2. The method of claim 1, wherein the target-specific oligonucleotide probe hybridizes to the target nucleotide sequence at a computed Tm at about 75° C. or greater.

3. The method of claim 1, wherein the target-specific oligonucleotide probe can hybridize to the target nucleotide sequence and one or more non-target nucleotide sequences.

4. The method of claim 1, wherein designing the target-specific oligonucleotide probe further comprises:

a) identifying the at least one non-target nucleotide sequence that is homologous to the complement of the probe sequence; and

b) deleting or substituting at least one nucleotide in a region of the target specific oligonucleotide probe that is complementary to a region of the non-target nucleotide sequence that has the highest homology to the target nucleotide sequence to form a first modified target-specific oligonucleotide probe having a computed Tm to the at least one non-target nucleotide sequence that is the same or lower than the computed Tm of first modified target-specific oligonucleotide probe to the target nucleotide sequence.

5. The method of claim 4, further comprising:

c) identifying a second non-target nucleotide sequence that has the second most homology to the target nucleotide sequence; and

d) modifying the first modified target-specific oligonucleotide probe by substituting or deleting at least one nucleotide in the sequence that is complementary to a region of the second non-target nucleotide sequence that has the second most homology to target nucleotide sequence to form a second modified probe having a computed Tm to the second non-target nucleotide sequence that is the same or lower than the computed Tm of the second modified probe to the target nucleotide sequence.

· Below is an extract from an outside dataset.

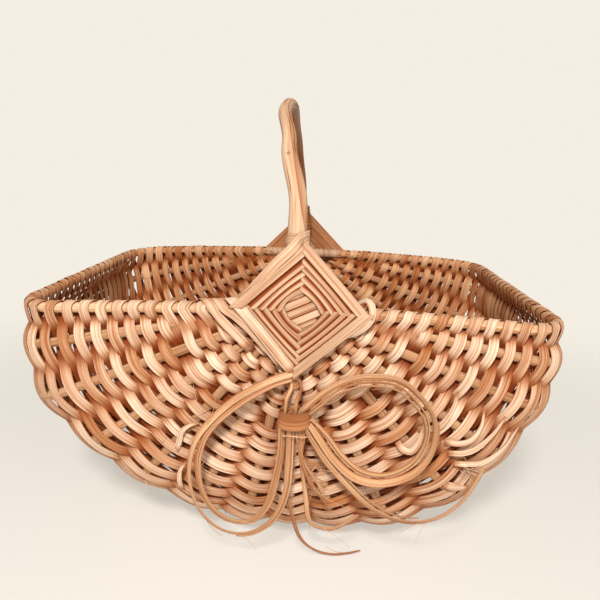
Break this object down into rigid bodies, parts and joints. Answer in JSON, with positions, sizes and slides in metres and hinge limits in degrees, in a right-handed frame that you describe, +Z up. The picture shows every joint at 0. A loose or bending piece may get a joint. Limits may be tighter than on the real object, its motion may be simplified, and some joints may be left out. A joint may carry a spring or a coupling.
{
  "type": "garden trug",
  "caption": "Ribbed oblong garden trug woven from flat reed over round ribs, with a round bottom, lashed eyes, a fixed hoop handle and a reed bow in front.",
  "frame": {"origin": "middle of the keel's flat underside, on the surface that the basket stands on", "axes": "+X along the basket's length to the right as seen from the bow, +Y from the front eye with the bow to the back eye, +Z up"},
  "size_m": [0.4388, 0.336, 0.3721],
  "materials": {
    "rim_rod": "peeled round reed, satin",
    "handle_rod": "smooth peeled wood, satin",
    "rib_rod": "peeled round reed, satin",
    "weaver_reed": "flat reed with fine lengthwise grain, matt",
    "eye_reed": "flat reed, pale, satin",
    "binding_cord": "twisted reed cord, matt brown",
    "bow_reed": "flat reed, golden brown, satin"
  },
  "bodies": {
    "root": {"rim_hoop": "rim_rod", "handle_and_keel_hoop": "handle_rod", "rib_left_1": "rib_rod", "rib_left_2": "rib_rod", "rib_left_3": "rib_rod", "rib_left_4": "rib_rod", "rib_left_5": "rib_rod", "rib_left_6": "rib_rod", "rib_right_1": "rib_rod", "rib_right_2": "rib_rod", "rib_right_3": "rib_rod", "rib_right_4": "rib_rod", "rib_right_5": "rib_rod", "rib_right_6": "rib_rod", "woven_panel_left_1": "weaver_reed", "woven_panel_left_2": "weaver_reed", "woven_panel_left_3": "weaver_reed", "woven_panel_left_4": "weaver_reed", "woven_panel_left_5": "weaver_reed", "woven_panel_left_6": "weaver_reed", "woven_panel_left_7": "weaver_reed", "woven_panel_right_1": "weaver_reed", "woven_panel_right_2": "weaver_reed", "woven_panel_right_3": "weaver_reed", "woven_panel_right_4": "weaver_reed", "woven_panel_right_5": "weaver_reed", "woven_panel_right_6": "weaver_reed", "woven_panel_right_7": "weaver_reed", "woven_throat_left_front": "weaver_reed", "woven_throat_left_back": "weaver_reed", "woven_throat_right_front": "weaver_reed", "woven_throat_right_back": "weaver_reed", "gods_eye_front": "eye_reed", "gods_eye_back": "eye_reed", "front_foot_wrap": "eye_reed", "back_foot_binding": "binding_cord", "bow_neck_left": "bow_reed", "bow_neck_right": "bow_reed", "bow_loop_left_outer": "bow_reed", "bow_loop_left_inner": "bow_reed", "bow_loop_right_outer": "bow_reed", "bow_loop_right_inner": "bow_reed", "bow_tail_right": "bow_reed", "bow_tail_short": "bow_reed", "bow_tail_under": "bow_reed", "bow_tail_front": "bow_reed", "bow_knot": "bow_reed"}
  },
  "joints": []
}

6. A method of claim 4, further comprising:

a) identifying at least one homologous nucleotide sequence to the first modified target-specific oligonucleotide probe and identifying a second non-target nucleotide sequence that has the most homology to the complement of the first modified target-specific oligonucleotide probe; and

b) modifying the first modified target-specific oligonucleotide probe by substituting or deleting at least one nucleotide in the sequence of the first modified probe that is complementary to a region of the second non-target sequence that has the most homology to the complement of the first modified target specific oligonucleotide probe to form a second modified probe having a computed Tm to the second non-target nucleotide sequence the same or lower than that of the computed Tm of the second modified probe to the target nucleotide sequence.

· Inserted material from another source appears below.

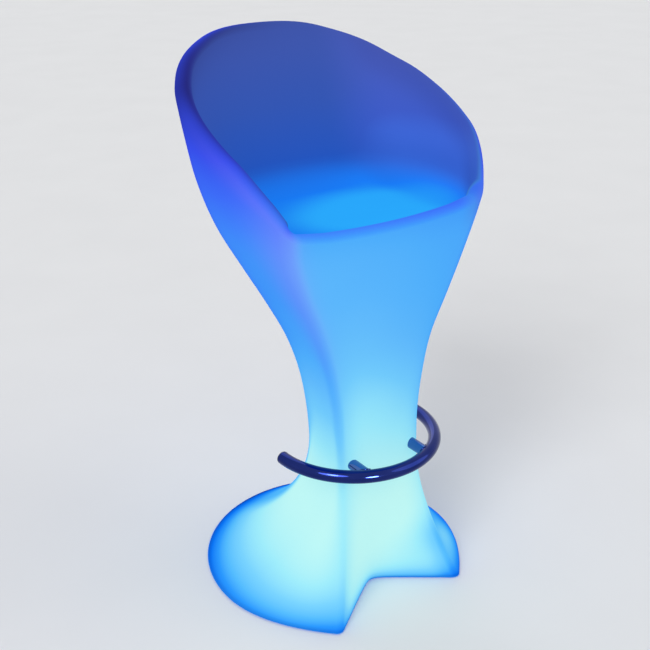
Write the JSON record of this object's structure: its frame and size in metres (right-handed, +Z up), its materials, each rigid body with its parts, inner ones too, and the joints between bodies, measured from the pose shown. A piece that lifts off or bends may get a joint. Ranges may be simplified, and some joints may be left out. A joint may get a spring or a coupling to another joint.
{
  "type": "light-up bar stool",
  "caption": "Tall one-piece glowing plastic bar stool with a flared foot, a bucket seat with a hooded back and a chrome half-ring footrest, lit by a battery lamp in its base.",
  "frame": {"origin": "on the floor, below the middle of the bounding box", "axes": "+Z up; the sitter faces -Y, the footrest is on the -Y side and the hooded back on the +Y side; +X is to the right seen from the front"},
  "size_m": [0.5518, 0.5034, 1.0592],
  "materials": {
    "glow_plastic": "milky rotomoulded polyethylene with a satin skin, glowing blue from the lamp inside, palest and brightest around the foot",
    "chrome": "mirror chrome plate on steel tube",
    "black_plastic": "fine-grained black moulding",
    "white_plastic": "satin white button caps",
    "clear_diffuser": "frosted clear diffuser",
    "grey_rubber": "dark grey soft rubber",
    "steel": "zinc-plated steel",
    "brass": "turned brass",
    "aluminium": "bare aluminium sheet",
    "circuit_board": "green lacquered circuit board",
    "light_board_white": "white lacquered metal-core board",
    "light_chip": "pale yellow light-emitting chip",
    "cell_wrap": "shrunk blue sleeve",
    "window_red": "dark red infrared window",
    "lead_red": "red insulated wire",
    "lead_white": "white insulated wire"
  },
  "bodies": {
    "stool": {"moulded_shell": "glow_plastic", "foot_pad_back": "grey_rubber", "foot_pad_right": "grey_rubber", "foot_pad_left": "grey_rubber", "foot_pad_front_right": "grey_rubber", "foot_pad_front_left": "grey_rubber", "footrest_ring": "chrome", "ring_cap_left": "black_plastic", "ring_cap_right": "black_plastic", "footrest_leg_left": "chrome", "footrest_leg_right": "chrome", "leg_bush_left": "black_plastic", "leg_bush_right": "black_plastic", "leg_nut_left": "steel", "leg_nut_right": "steel", "leg_bolt_left": "steel", "leg_bolt_right": "steel", "leg_bar": "steel", "lamp_plate": "black_plastic", "plate_gasket": "grey_rubber", "screw_insert_1": "brass", "screw_insert_2": "brass", "screw_insert_3": "brass", "screw_insert_4": "brass", "screw_insert_5": "brass", "screw_insert_6": "brass", "plate_screw_1": "steel", "plate_screw_2": "steel", "plate_screw_3": "steel", "plate_screw_4": "steel", "plate_screw_5": "steel", "plate_screw_6": "steel", "diffuser_dome": "clear_diffuser", "heat_spreader": "aluminium", "light_board": "light_board_white", "light_1": "light_chip", "light_2": "light_chip", "light_3": "light_chip", "light_4": "light_chip", "light_5": "light_chip", "light_6": "light_chip", "light_7": "light_chip", "light_8": "light_chip", "board_screw_1": "steel", "board_screw_2": "steel", "board_screw_3": "steel", "battery_tray": "black_plastic", "battery_cell_1": "cell_wrap", "battery_cell_2": "cell_wrap", "battery_cell_3": "cell_wrap", "battery_strap": "grey_rubber", "control_board": "circuit_board", "charge_socket": "black_plastic", "remote_window": "window_red", "battery_lead": "lead_red", "light_lead": "lead_white"},
    "power_button": {"power_button": "white_plastic"},
    "mode_button": {"mode_button": "white_plastic"},
    "socket_flap": {"socket_flap": "grey_rubber"}
  },
  "joints": [
    {"name": "power_press", "type": "slide", "parent": "stool", "child": "power_button", "axis": [0, 0, 1], "range_m": [0, 0.0018], "stiffness_N_per_m": 400},
    {"name": "mode_press", "type": "slide", "parent": "stool", "child": "mode_button", "axis": [0, 0, 1], "range_m": [0, 0.0018], "stiffness_N_per_m": 400},
    {"name": "flap_swing", "type": "hinge", "parent": "stool", "child": "socket_flap", "pos_m": [0, 0.0435, 0.0183], "axis": [-1, 0, 0], "range_deg": [0, 95]}
  ]
}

7. The method of claim 1, wherein the target-specific oligonucleotide probe is complementary to the target nucleotide sequence and at least two other non-target nucleotide sequences.

8. The method of claim 1, wherein at least one nucleotide is deleted.

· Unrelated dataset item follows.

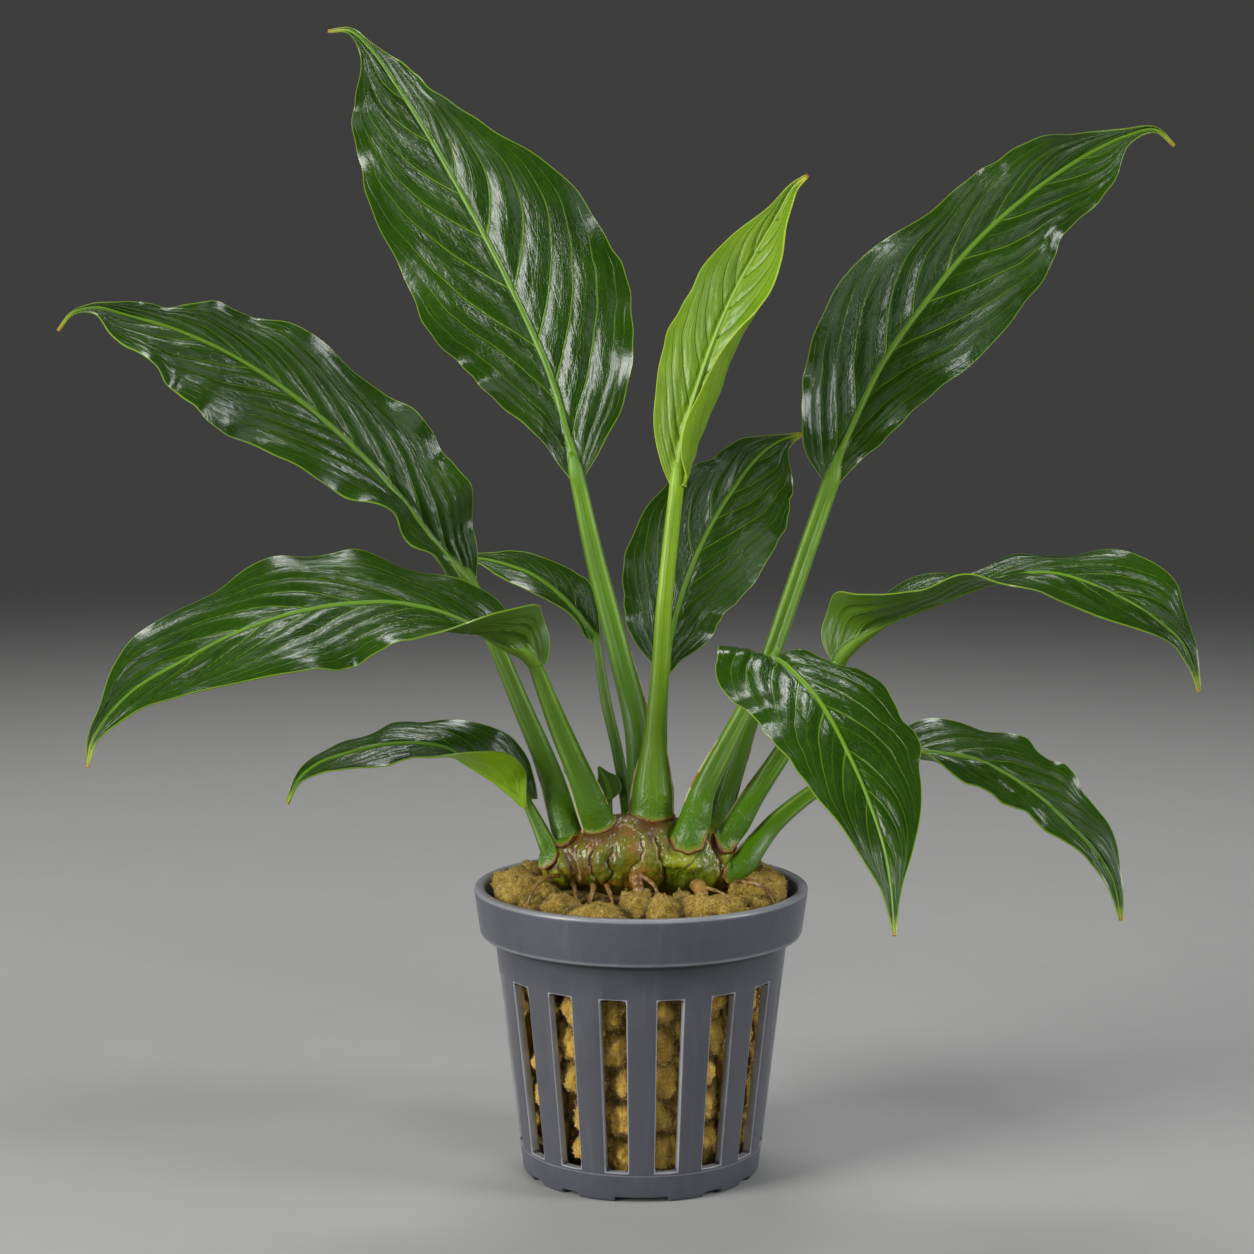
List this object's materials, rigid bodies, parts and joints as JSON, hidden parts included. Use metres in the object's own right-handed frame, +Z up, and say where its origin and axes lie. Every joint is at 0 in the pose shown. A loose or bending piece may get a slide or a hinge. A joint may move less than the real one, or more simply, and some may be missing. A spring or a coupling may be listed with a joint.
{
  "type": "potted aquarium plant",
  "caption": "Broad-leaved aquarium plant with a creeping stem, rooted on mineral wool in a small slotted nursery pot.",
  "frame": {"origin": "centre of the pot's underside", "axes": "+Z up along the pot's axis, -Y toward the front of the plant, +X to its right"},
  "size_m": [0.1735, 0.0837, 0.1796],
  "materials": {
    "pot": "satin",
    "wool": "matte",
    "rhizome": "gloss",
    "root": "satin",
    "stalk": "gloss",
    "leaf": "gloss",
    "young_leaf": "satin"
  },
  "bodies": {
    "root": {"net_pot": "pot", "rock_wool": "wool", "rhizome": "rhizome", "stalk_young": "stalk", "stalk_front_left": "stalk", "stalk_front_right": "stalk", "stalk_right_arch": "stalk", "stalk_upper_left": "stalk", "stalk_tall_left": "stalk", "stalk_tall_right": "stalk", "stalk_low_right": "stalk", "stalk_low_left": "stalk", "stalk_small_back": "stalk", "stalk_back_right": "stalk", "stalk_base_shoot": "stalk", "blade_young": "young_leaf", "blade_front_left": "leaf", "blade_front_right": "leaf", "blade_right_arch": "leaf", "blade_upper_left": "leaf", "blade_tall_left": "leaf", "blade_tall_right": "leaf", "blade_low_right": "leaf", "blade_low_left": "leaf", "blade_small_back": "leaf", "blade_back_right": "leaf", "blade_base_shoot": "leaf", "root_far_left": "root", "root_left": "root", "root_left_short": "root", "root_ring": "root", "root_mid": "root", "root_centre": "root", "root_thick": "root", "root_right": "root", "root_right_thin": "root"}
  },
  "joints": []
}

9. The method of claim 1, wherein at least one nucleotide is substituted.

10. The method of claim 1, wherein the target-specific oligonucleotide probe is at least 25 nucleotides long.

11. The method of claim 7, wherein the target nucleotide sequence and the at least two other non-target nucleotide sequences have at least 80% homology over at least 25 nucleotides.

12. The method of claim 1, wherein steps a) and b) are repeated until a computed Tm of the modified target-specific oligonucleotide probe to at least one of the non-target sequences has a decrease in computed Tm of at least 1° C.

13. The method of claim 1, wherein the region of the non-target sequence that has the most sequence homology to the target sequence has a % GC content of at least 40%.

14. The method of claim 13, wherein at least one nucleotide is substituted to in the target-specific oligonucleotide probe to eliminate a GC pair.

15. The method of claim 1, wherein at least one nucleotide that is modified is located in the middle of the region of target-specific oligonucleotide probe that is complementary to the region of most homology between the target and non-target sequence.